Given records:
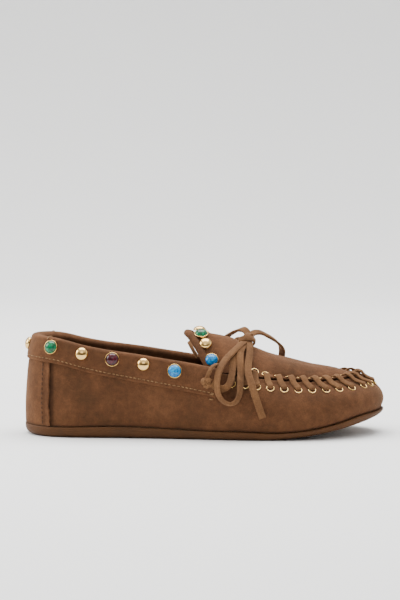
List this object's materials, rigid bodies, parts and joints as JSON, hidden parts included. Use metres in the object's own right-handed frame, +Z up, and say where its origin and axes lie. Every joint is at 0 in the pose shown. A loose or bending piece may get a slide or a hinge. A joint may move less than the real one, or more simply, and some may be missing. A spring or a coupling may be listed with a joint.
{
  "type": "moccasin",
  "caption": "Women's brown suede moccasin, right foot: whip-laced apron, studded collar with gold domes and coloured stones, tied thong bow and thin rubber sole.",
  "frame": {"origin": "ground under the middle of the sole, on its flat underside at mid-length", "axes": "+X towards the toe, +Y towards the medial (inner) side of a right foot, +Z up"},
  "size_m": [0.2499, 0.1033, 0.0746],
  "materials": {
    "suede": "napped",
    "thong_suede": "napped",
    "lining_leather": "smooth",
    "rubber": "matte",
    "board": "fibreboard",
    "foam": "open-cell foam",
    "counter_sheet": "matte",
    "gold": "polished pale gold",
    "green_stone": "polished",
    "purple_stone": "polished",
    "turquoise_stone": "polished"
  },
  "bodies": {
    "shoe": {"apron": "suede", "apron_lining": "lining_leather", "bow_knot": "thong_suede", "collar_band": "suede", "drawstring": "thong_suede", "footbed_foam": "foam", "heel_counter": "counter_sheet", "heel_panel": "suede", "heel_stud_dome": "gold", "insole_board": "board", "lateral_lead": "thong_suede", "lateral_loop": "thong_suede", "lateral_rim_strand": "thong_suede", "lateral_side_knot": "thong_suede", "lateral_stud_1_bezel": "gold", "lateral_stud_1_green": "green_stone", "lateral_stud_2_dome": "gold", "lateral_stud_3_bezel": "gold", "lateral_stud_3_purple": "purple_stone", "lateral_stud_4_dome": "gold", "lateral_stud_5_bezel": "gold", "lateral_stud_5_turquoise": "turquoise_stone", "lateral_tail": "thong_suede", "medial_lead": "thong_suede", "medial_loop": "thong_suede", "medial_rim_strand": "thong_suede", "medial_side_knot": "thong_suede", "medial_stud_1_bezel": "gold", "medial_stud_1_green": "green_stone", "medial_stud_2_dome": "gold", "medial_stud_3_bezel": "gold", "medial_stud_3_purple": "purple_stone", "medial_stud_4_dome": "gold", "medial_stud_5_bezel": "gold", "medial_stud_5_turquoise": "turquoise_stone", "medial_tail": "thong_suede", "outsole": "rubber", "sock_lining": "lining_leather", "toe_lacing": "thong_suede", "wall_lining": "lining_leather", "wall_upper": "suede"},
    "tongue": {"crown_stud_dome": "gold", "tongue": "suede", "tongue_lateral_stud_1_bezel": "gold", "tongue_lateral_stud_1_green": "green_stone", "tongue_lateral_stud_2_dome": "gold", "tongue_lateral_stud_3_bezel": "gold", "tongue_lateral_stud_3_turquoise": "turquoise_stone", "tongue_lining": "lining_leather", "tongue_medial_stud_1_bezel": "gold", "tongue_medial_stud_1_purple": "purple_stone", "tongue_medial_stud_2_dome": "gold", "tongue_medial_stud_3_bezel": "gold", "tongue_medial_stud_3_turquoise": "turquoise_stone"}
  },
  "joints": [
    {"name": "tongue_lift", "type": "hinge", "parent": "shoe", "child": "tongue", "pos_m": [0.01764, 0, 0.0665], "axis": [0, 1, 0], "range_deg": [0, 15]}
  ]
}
==
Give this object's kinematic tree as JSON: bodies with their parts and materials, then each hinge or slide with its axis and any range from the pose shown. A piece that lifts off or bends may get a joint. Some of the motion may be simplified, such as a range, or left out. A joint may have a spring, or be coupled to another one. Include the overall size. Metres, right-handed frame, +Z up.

Stated problem:
Find the lines containing "frame" and list every one of them.

Solution to the exercise:
List this object's materials, rigid bodies, parts and joints as JSON, hidden parts included. Use metres in the object's own right-handed frame, +Z up, and say where its origin and axes lie. Every joint is at 0 in the pose shown. A loose or bending piece may get a slide or a hinge. A joint may move less than the real one, or more simply, and some may be missing. A spring or a coupling may be listed with a joint.
  "frame": {"origin": "ground under the middle of the sole, on its flat underside at mid-length", "axes": "+X towards the toe, +Y towards the medial (inner) side of a right foot, +Z up"},
Give this object's kinematic tree as JSON: bodies with their parts and materials, then each hinge or slide with its axis and any range from the pose shown. A piece that lifts off or bends may get a joint. Some of the motion may be simplified, such as a range, or left out. A joint may have a spring, or be coupled to another one. Include the overall size. Metres, right-handed frame, +Z up.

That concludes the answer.